Enter Brit’s younger sister, undercover cop Jo (Maria Ford), and her rumpled ’tec partner (and occasional lover) Aaron (Antonio Bacci). Jo takes up where Brit left off and finds herself plunged into Delilah’s dysfunctional world. Delilah performs a Lita Ford-style brand of soft rock pepped up with the kind of stage show you normally get at the kind of place that boasts a bouncer on the door who used to work for the Krays, a three-drink minimum, and a stage with a pole. Her last two albums bombed and she’s putting up with the demanding ministrations of manager Danny (James Paolelli) – whom she intends to “drop like a greased pig” as soon as her career revivifies – who is himself in a fractious relationship with Sonny (Bob McFarland), a mobster who has sunk $2 million of his paymasters’ money into Delilah’s career and isn’t impressed with the lack of return on investment.

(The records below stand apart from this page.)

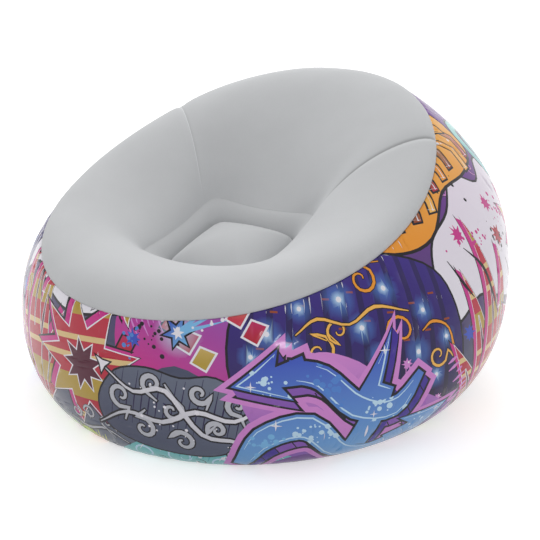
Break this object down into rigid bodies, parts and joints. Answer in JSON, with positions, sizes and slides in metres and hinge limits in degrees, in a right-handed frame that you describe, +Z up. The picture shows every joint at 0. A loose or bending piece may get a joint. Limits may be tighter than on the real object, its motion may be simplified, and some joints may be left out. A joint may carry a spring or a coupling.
{
  "type": "inflatable chair",
  "caption": "Round inflatable armchair: glossy printed side wall, flocked top with a slanted rim, bowl and square seat pillow, inner ties and an air valve low at the rear.",
  "frame": {"origin": "centre of the footprint's box, on the floor", "axes": "+Z up, the sitter faces -Y, +X to the right of a viewer who stands in front and looks along +Y"},
  "size_m": [1.1188, 1.117, 0.6571],
  "materials": {
    "printed_film": "glossy printed film",
    "flocked_film": "soft flocked film, light grey",
    "base_film": "plain grey film",
    "tie_film": "plain pale film",
    "valve_plastic": "soft moulded plastic",
    "flap_rubber": "matte"
  },
  "bodies": {
    "chair": {"printed_side_wall": "printed_film", "base_sheet": "base_film", "arm_and_front_panel": "flocked_film", "back_rest_panel": "flocked_film", "seat_panel": "flocked_film", "outer_tie_front": "tie_film", "outer_tie_back": "tie_film", "outer_tie_left": "tie_film", "outer_tie_right": "tie_film", "inner_tie_front": "tie_film", "inner_tie_back": "tie_film", "inner_tie_left": "tie_film", "inner_tie_right": "tie_film", "valve_base": "valve_plastic"},
    "valve_plug": {"valve_plug": "valve_plastic"},
    "filler_cap": {"filler_cap": "valve_plastic"},
    "check_flap": {"check_flap": "flap_rubber"}
  },
  "joints": [
    {"name": "plug_pull", "type": "slide", "parent": "chair", "child": "valve_plug", "axis": [-0.3668, 0.8653, -0.3417], "range_m": [0, 0.018]},
    {"name": "cap_swing", "type": "hinge", "parent": "valve_plug", "child": "filler_cap", "pos_m": [-0.22761, 0.48615, 0.15979], "axis": [0.9207, 0.3903, 0], "range_deg": [0, 160]},
    {"name": "flap_bend", "type": "hinge", "parent": "valve_plug", "child": "check_flap", "pos_m": [-0.22235, 0.47373, 0.15736], "axis": [-0.9207, -0.3903, 0], "range_deg": [0, 40], "stiffness_Nm_per_rad": 0.0001}
  ]
}
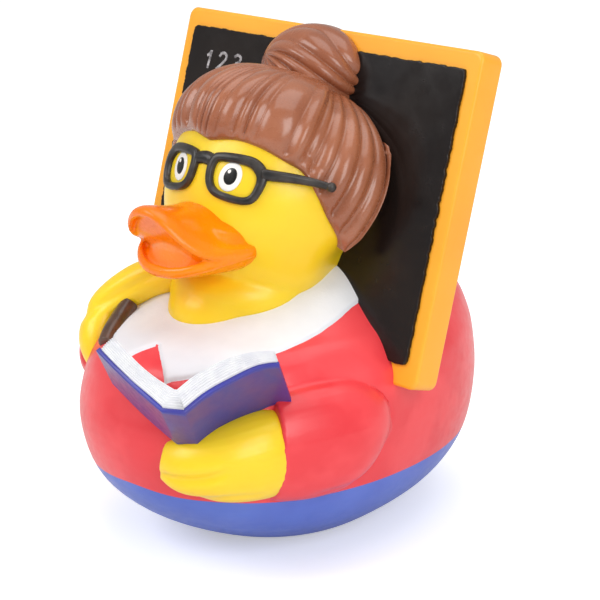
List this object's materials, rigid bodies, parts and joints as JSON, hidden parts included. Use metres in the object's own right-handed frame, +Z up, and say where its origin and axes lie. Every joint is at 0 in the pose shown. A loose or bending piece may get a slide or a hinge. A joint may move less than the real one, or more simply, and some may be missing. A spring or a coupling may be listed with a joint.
{
  "type": "novelty bath duck",
  "caption": "Hollow one-piece moulded bath duck dressed as a teacher, with glasses, an open book and a chalkboard behind its head; it stands on a flat base.",
  "frame": {"origin": "on the plane that the flat base rests on, in the duck's middle plane, 5.5 mm behind the base's vent", "axes": "-Y is the way the duck faces, +X its left side, +Z up"},
  "size_m": [0.078, 0.0975, 0.0989],
  "materials": {
    "jacket_red": "painted vinyl, satin gloss",
    "base_blue": "painted vinyl, satin gloss",
    "duck_yellow": "bare coloured vinyl, soft gloss",
    "bill_orange": "painted vinyl, high gloss",
    "hair_brown": "painted vinyl, gloss",
    "glasses_black": "painted vinyl, worn satin",
    "collar_white": "painted vinyl, satin",
    "book_blue": "painted vinyl, satin",
    "frame_yellow": "painted vinyl, satin",
    "slate_black": "painted vinyl, high gloss",
    "strap_brown": "painted vinyl, satin"
  },
  "bodies": {
    "root": {"duck": "jacket_red"}
  },
  "joints": []
}
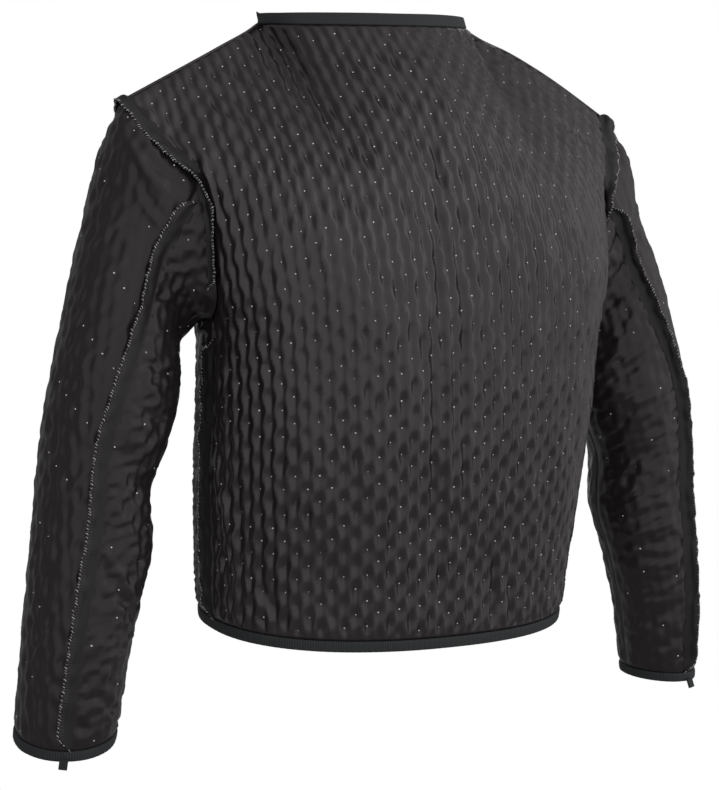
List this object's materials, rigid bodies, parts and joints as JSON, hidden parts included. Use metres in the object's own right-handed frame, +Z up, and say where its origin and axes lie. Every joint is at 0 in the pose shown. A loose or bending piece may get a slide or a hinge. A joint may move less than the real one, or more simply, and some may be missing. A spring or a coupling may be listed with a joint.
{
  "type": "quilted motorcycle jacket liner",
  "caption": "Removable quilted satin liner of a textile motorcycle jacket, collarless and long-sleeved, with bound edges and exposed overlocked seams, filled out with no wearer.",
  "frame": {"origin": "on the centre plane at the height of the neck points, between them, where a hanger or a neck form holds the liner", "axes": "+Z up, the front looks along -Y, +X is the wearer's left"},
  "size_m": [0.7859, 0.2916, 0.7086],
  "materials": {
    "quilted_satin": "soft-sheen charcoal satin, point-tacked to wadding",
    "binding_tape": "matt finely ribbed dark tape",
    "overlocked_seam": "matt raw edge covered with pale overlock thread"
  },
  "bodies": {
    "root": {"back_panel": "quilted_satin", "front_left": "quilted_satin", "front_right": "quilted_satin", "sleeve_left_outer": "quilted_satin", "sleeve_left_under": "quilted_satin", "sleeve_right_outer": "quilted_satin", "sleeve_right_under": "quilted_satin", "neck_binding": "binding_tape", "hem_binding": "binding_tape", "front_binding_left": "binding_tape", "front_binding_right": "binding_tape", "cuff_binding_left": "binding_tape", "cuff_binding_right": "binding_tape", "armhole_seam_left": "overlocked_seam", "armhole_seam_right": "overlocked_seam", "side_seam_left": "overlocked_seam", "side_seam_right": "overlocked_seam", "sleeve_seam_left": "overlocked_seam", "sleeve_seam_right": "overlocked_seam", "cuff_tab_left": "binding_tape", "cuff_tab_right": "binding_tape"}
  },
  "joints": []
}
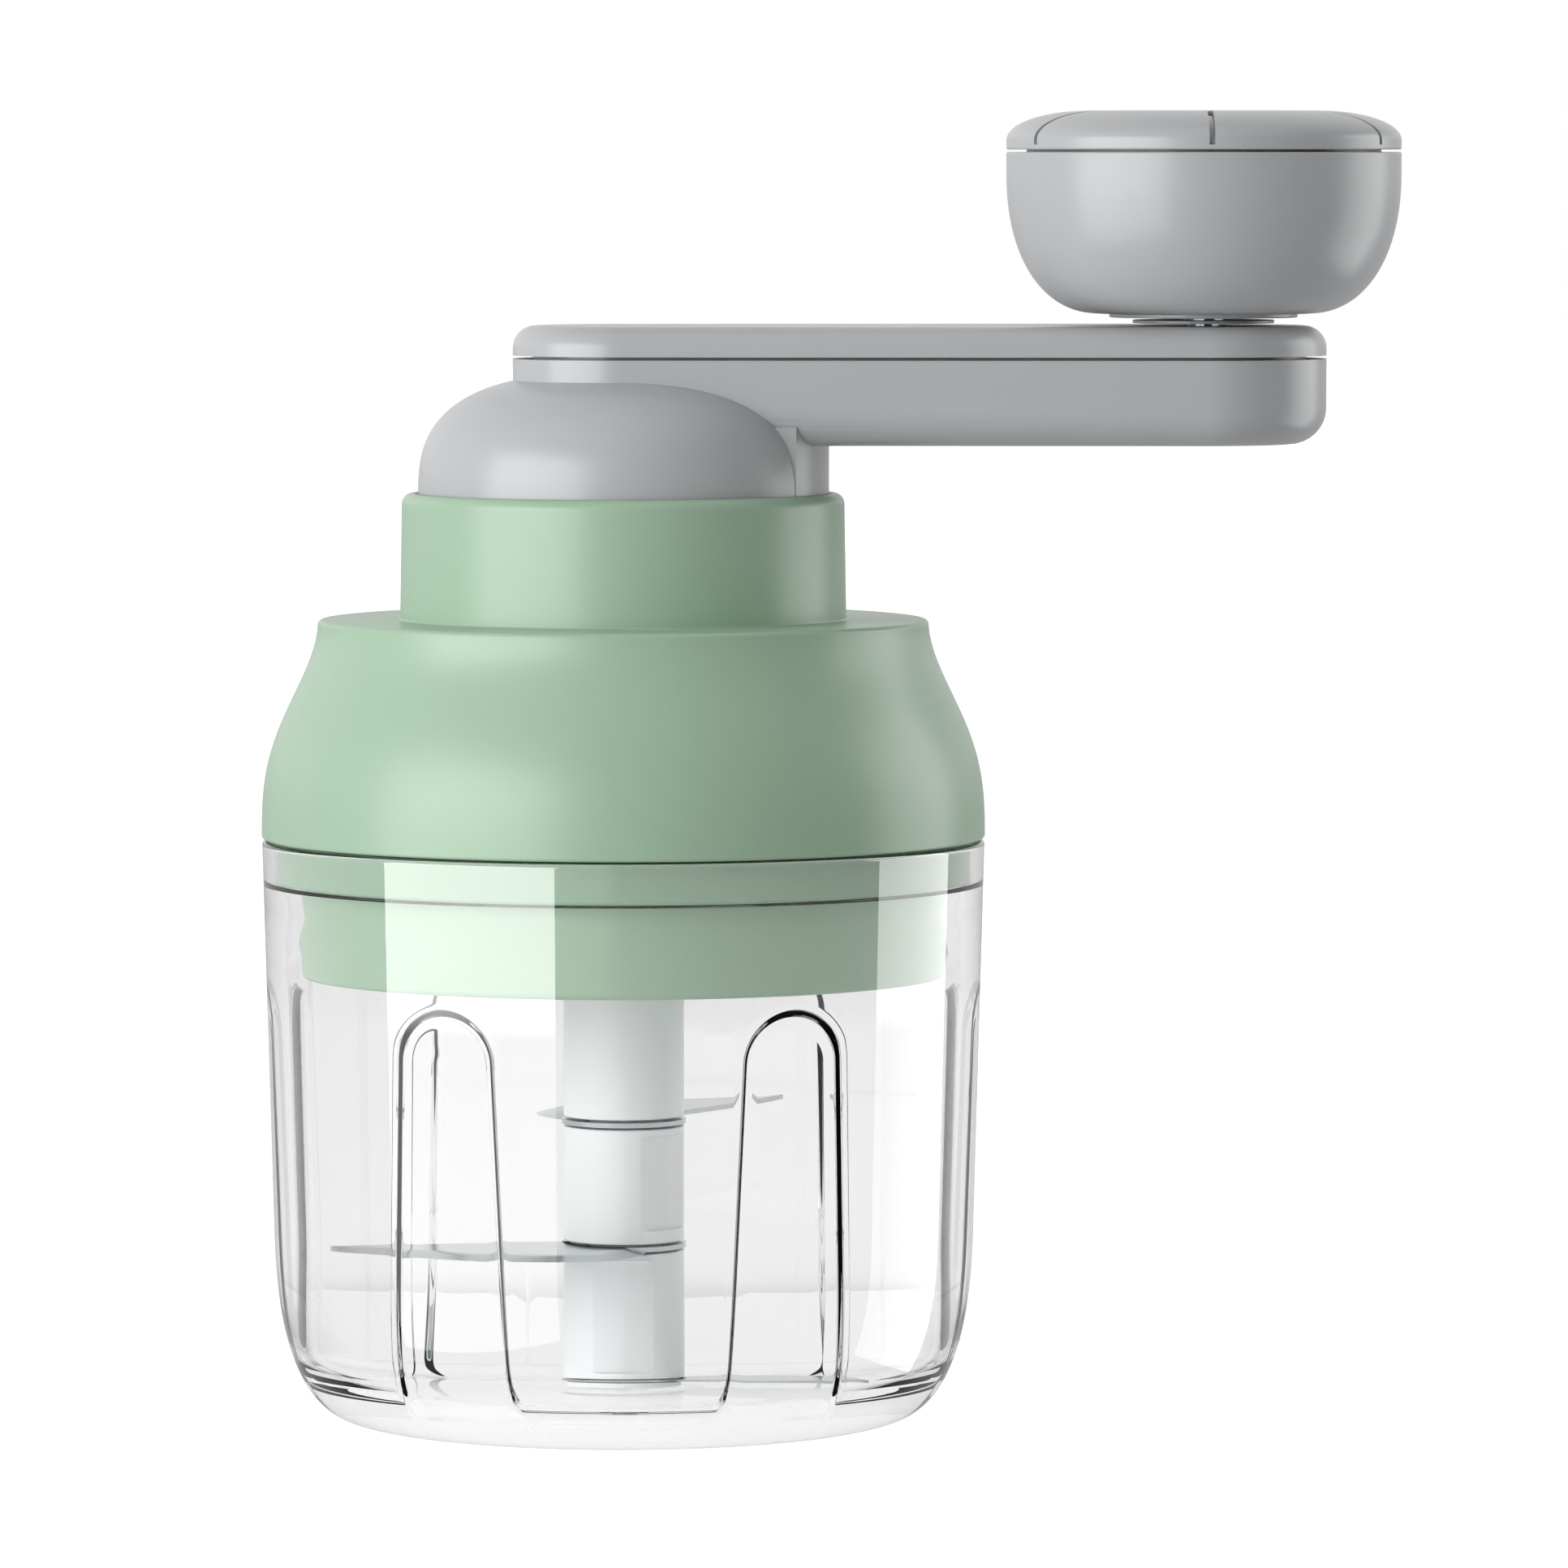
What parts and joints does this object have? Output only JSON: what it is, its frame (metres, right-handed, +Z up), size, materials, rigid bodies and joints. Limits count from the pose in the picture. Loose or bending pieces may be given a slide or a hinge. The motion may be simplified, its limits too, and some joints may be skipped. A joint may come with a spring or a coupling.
{
  "type": "hand-cranked vegetable chopper",
  "caption": "Small hand-cranked food chopper: clear ribbed cup with spinning blades, bell-shaped lid with a step-up gear in its neck, long crank arm with a turning knob.",
  "frame": {"origin": "centre of the cup's flat base, on the surface that it stands on", "axes": "+Z up along the axis of the cup, crank and blades; +X along the crank arm at rest"},
  "size_m": [0.1416, 0.09, 0.1628],
  "materials": {
    "clear_plastic": "clear, glossy, moulded",
    "green_plastic": "sage green, satin, fine moulded grain",
    "green_silicone": "sage green, matt",
    "grey_plastic": "light grey, satin, fine moulded grain",
    "pale_plastic": "off-white, satin",
    "gear_plastic": "natural acetal, smooth",
    "black_rubber": "black, matt",
    "bright_steel": "turned, bright",
    "blade_steel": "ground and polished",
    "brass": "turned"
  },
  "bodies": {
    "base": {"cup": "clear_plastic", "cup_pivot_pin": "bright_steel"},
    "lid": {"lid_shell": "green_plastic", "lid_inner": "green_plastic", "lid_seal_ring": "green_silicone", "lid_screw_1": "bright_steel", "lid_screw_2": "bright_steel", "lid_screw_3": "bright_steel", "ring_gear": "gear_plastic", "retaining_ring": "gear_plastic", "upper_shaft_bush": "brass", "lower_shaft_bush": "brass", "shaft_seal": "black_rubber"},
    "crank": {"crank_arm": "grey_plastic", "arm_cover": "grey_plastic", "hub_screw": "bright_steel", "hub_washer": "bright_steel", "arm_insert": "brass", "knob_screw": "bright_steel", "knob_collar": "grey_plastic", "planet_carrier": "gear_plastic", "planet_pin_1": "bright_steel", "planet_pin_2": "bright_steel", "planet_pin_3": "bright_steel"},
    "knob": {"knob_body": "grey_plastic", "knob_cap": "grey_plastic", "knob_bush": "gear_plastic"},
    "planet_1": {"planet_gear_1": "gear_plastic"},
    "planet_2": {"planet_gear_2": "gear_plastic"},
    "planet_3": {"planet_gear_3": "gear_plastic"},
    "drive": {"sun_gear": "gear_plastic", "drive_shaft": "bright_steel", "shaft_clip": "bright_steel"},
    "pivot": {"foot_bush": "gear_plastic"},
    "blades": {"holder_core": "bright_steel", "holder_top": "pale_plastic", "holder_middle": "pale_plastic", "holder_low": "pale_plastic", "holder_foot": "pale_plastic", "blade_top": "blade_steel", "blade_middle": "blade_steel", "blade_low": "blade_steel"}
  },
  "joints": [
    {"name": "lid_lift", "type": "slide", "parent": "base", "child": "lid", "axis": [0, 0, 1], "range_m": [0, 0.12]},
    {"name": "crank_turn", "type": "hinge", "parent": "lid", "child": "crank", "pos_m": [0, 0, 0.1129], "axis": [0, 0, 1], "continuous": true},
    {"name": "knob_spin", "type": "hinge", "parent": "crank", "child": "knob", "pos_m": [0.0721, 0, 0.1372], "axis": [0, 0, 1], "continuous": true},
    {"name": "planet_1_turn", "type": "hinge", "parent": "crank", "child": "planet_1", "pos_m": [0.0144, 0, 0.1011], "axis": [0, 0, 1], "continuous": true},
    {"name": "planet_2_turn", "type": "hinge", "parent": "crank", "child": "planet_2", "pos_m": [-0.0072, 0.01247, 0.1011], "axis": [0, 0, 1], "continuous": true},
    {"name": "planet_3_turn", "type": "hinge", "parent": "crank", "child": "planet_3", "pos_m": [-0.0072, -0.01247, 0.1011], "axis": [0, 0, 1], "continuous": true},
    {"name": "drive_turn", "type": "hinge", "parent": "lid", "child": "drive", "pos_m": [0, 0, 0.1011], "axis": [0, 0, 1], "continuous": true},
    {"name": "blade_lift", "type": "slide", "parent": "base", "child": "pivot", "axis": [0, 0, 1], "range_m": [0, 0.0744]},
    {"name": "blade_turn", "type": "hinge", "parent": "pivot", "child": "blades", "pos_m": [0, 0, 0.0041], "axis": [0, 0, 1], "continuous": true}
  ],
  "couplings": [
    {"joint": "planet_1_turn", "follows": "crank_turn", "ratio": -3},
    {"joint": "planet_2_turn", "follows": "crank_turn", "ratio": -3},
    {"joint": "planet_3_turn", "follows": "crank_turn", "ratio": -3},
    {"joint": "drive_turn", "follows": "crank_turn", "ratio": 4},
    {"joint": "blade_turn", "follows": "crank_turn", "ratio": 4},
    {"joint": "blade_lift", "follows": "lid_lift", "ratio": 0.62}
  ]
}
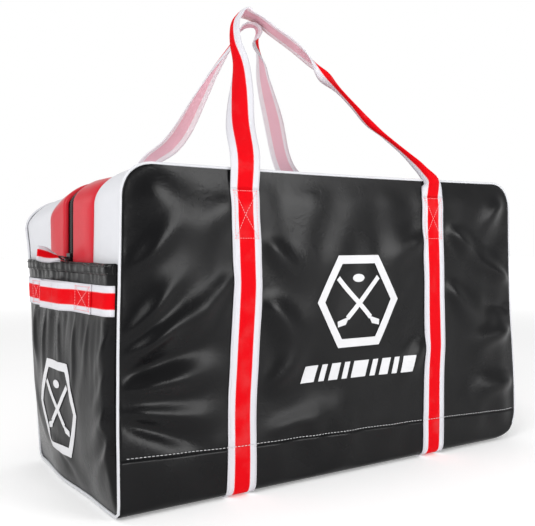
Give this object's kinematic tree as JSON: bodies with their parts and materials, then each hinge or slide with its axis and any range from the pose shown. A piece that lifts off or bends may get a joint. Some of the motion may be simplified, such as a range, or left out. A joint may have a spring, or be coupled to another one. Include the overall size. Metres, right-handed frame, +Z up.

There’s so much going on in ‘Angel of Destruction’ that it’s probably for the best that the main Delilah/Kell/Jo conflict is so streamlined. Between Kell’s obsession with oriental hookers, Jo and Aaron’s patented investigation technique (smack people around till they spill the beans) and Delilah’s stage persona (seriously, she makes The Pretty Reckless’s Taylor Momsen look like Mary fuckin’ Poppins), there’s a shoot-out, hand-to-hand combat bout, or hot chick popping ’em out every five minutes.

There are a lot of criticisms you can level against ‘Angel of Destruction’ – its lousy performances, the trade-down in protagonist from Spradling to Ford, the over-reliance on bland hotel rooms and anonymous corridors as settings, the fight scenes that seem contractually obliged to shoot the coup-de-grace from at least three different angles and repeat one after the other in fetishistic slo-mo – but you sure as hell can’t accuse it of being dull. Oh, and it has an extended scene of Ford kick-boxing a couple of dozen antagonists into a coma whilst sporting nothing more than a g-string. You’re welcome, folks; happy to take one for the team.

2 comments:

Steven Millan said...

According to an article I read in a Femme Fatales magazine issue(during the year this film was released),Charlie Spradling was originally supposed to be the film's lead star but she had such a diva-esque attitude on the set that Charles Phillips Moore decided to bump off her character and replace her with Maria Ford(who was New Concorde Pictures' top star[and the[at-the-time] girlfriend of New Concorde's top filmmaker Dan Golden),with Ford's presence salvaging the film in making it watchable.

Neil Fulwood said...

Interesting. I didn't know that Spradling had a reputation as a diva. Thanks for commenting.